Cultura

Artigo de Dom Pedro José Conti: Quaresma e Campanha da Fraternidade – Parte 2





Reflexão para o 2º Domingo da Quaresma| 25 de Fevereiro de 2024 – Ano “B” 

A página evangélica da Transfiguração do Senhor (Mc 9,2-8), que encontramos no Segundo Domingo da Quaresma, está bem no centro do escrito de Marcos. Além do acontecimento extraordinário deixamo-nos conduzir pela catequese desse evangelista. Precisamos entender quem é este Jesus para vencer a tentação de fugir na hora da sua Paixão. Só uma fé sólida e luminosa poderá superar o medo do sofrimento e da morte.

O evangelho de Marcos se abre com as palavras: “Início do Evangelho de Jesus Cristo, Filho de Deus” (Mc 1,1). No momento do batismo no rio Jordão é a voz do Pai que declara: “Tu és o meu Filho amado; em ti eu me agrado”. Na Transfiguração a voz do Pai confirma: “Este é o meu Filho amado. Escutai-o!” Pedro também confessará: “Tu és o Cristo”. Na hora da paixão, aparece o letreiro que Pilatos mandou colocar sobre a cruz: “O Rei dos Judeus”. Rei e Ungido, Cristo, são títulos equivalentes. Por fim, encontramos as palavras do centurião romano: “Verdadeiramente este homem era Filho de Deus”. 
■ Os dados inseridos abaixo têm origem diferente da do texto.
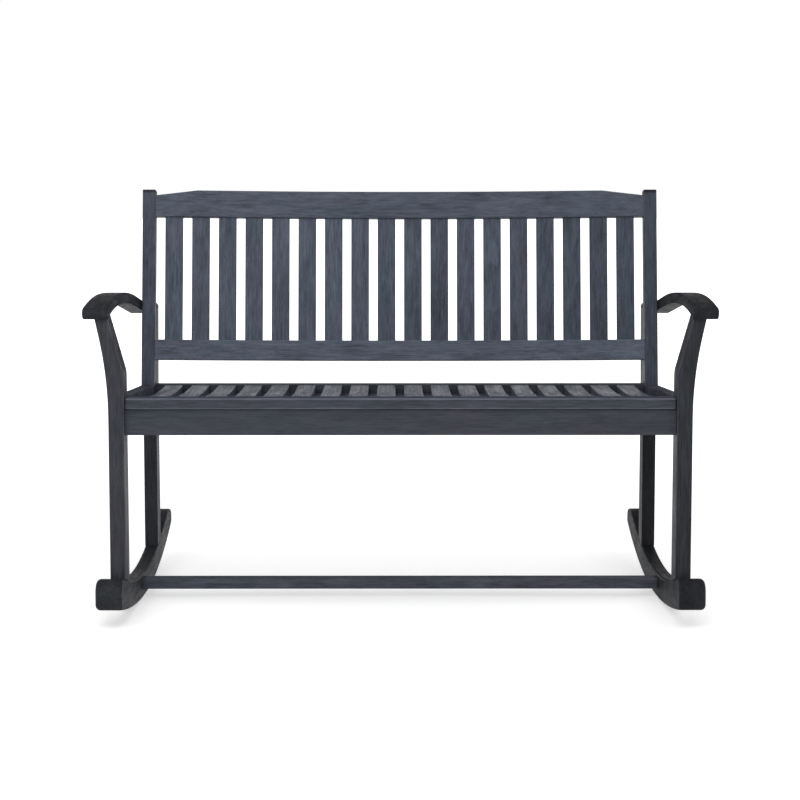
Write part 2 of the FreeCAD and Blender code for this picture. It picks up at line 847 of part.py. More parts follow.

Dois pagãos confirmam a identidade de Jesus. No entanto, Jesus quando fala de si mesmo se apresenta como “o Filho do Homem”, com referência à antiga profecia de Daniel. Voltando à página da Transfiguração, Jesus, luminoso, está entre Moisés e Elias e conversa com eles. Ele, então, é o novo Moisés e o novo Elias, mas também é o Homem Novo, o “novo Adão”. Por que isso é tão importante? O “velho” Adão não resistiu à tentação do orgulho de querer ser como Deus. Por que devia obedecer? Ainda pensamos: quem é Deus para mandar em nós? Uma compreensão autoritária e não amorosa de Deus nos conduz à desobediência. O próprio Deus de amigo e aliado se torna inimigo, alguém que atrapalha os nossos planos de poder e dominação. 

Jesus é o “novo Adão” que resgata a humanidade com a sua obediência confiante no Pai. Ele venceu a tentação de desistir. Não desceu da cruz quando lhe gritavam para “salvar a si mesmo” . Só assim teriam acreditado. O Filho de Deus, porém, não se tornou humano para salvar a si mesmo, mas para abrir a toda a humanidade um novo caminho para encontrar e reconhecer o Deus verdadeiro: generoso e não interesseiro, respeitoso da liberdade humana e não um fiscal ameaçador. Um Deus “amor” que somente doa e se doa a quem o acolhe e confia nele como Pai amoroso. Sempre, também, quando parece não atender aos nossos pedidos. Isso é ter fé no Deus Pai de Jesus Cristo. 

Não acreditamos num Deus de parte, que dá privilégios somente a alguns e esquece os demais. Num Deus que deve resolver as questões a nossa vantagem. Esse seria um deus pagão, fabricado à imagem e semelhança nossa, pronto a fazer a “nossa” vontade. Acreditamos num Deus que, no Filho Jesus, acolhe a todos como filhos e filhas amados e nos conduz com paciência e misericórdia no caminho da fraternidade.

Aqui está o fundamento de toda a amizade social, assunto da Campanha da Fraternidade deste ano. Não podemos apelar a Deus para exigir mais respeito, direitos e bem-estar na vida somente para nós. Menos ainda usar o nome de Deus para praticar injustiças ou agredir aqueles que pensam diferente e têm projetos divergentes dos nossos. É justamente o contrário. 

Ao reconhecer o Deus de Jesus Cristo como Pai de todos reconhecemos os laço que fazem de nós uma única humanidade. Não será uma ideologia, um sistema ou algum iluminado a construir a amizade social, porque ainda seria obra humana limitada e passageira. Precisamos reconhecer Jesus como único Mestre, Deus Pai como único pai de todos e o Espírito Santo como guia a nos conduzir. 

O “inimigo” é o mal que se aninha em nosso coração e nos impede de enxergar nos outros irmãos e irmãs, com os quais deveríamos construir um mundo de diálogo, de colaboração e paz. Deus nos cria, todos, à imagem e à semelhança dele, mas com muitos dons diferentes, não para disputarmos entre nós, mas para nos enriquecer uns aos outros com as diversidades. 

A busca da “amizade social” não é “ilusão” do Papa Francisco, é a proposta possível que surge da nossa própria fé para construir uma nova humanidade, mais unida, fraterna e solidária.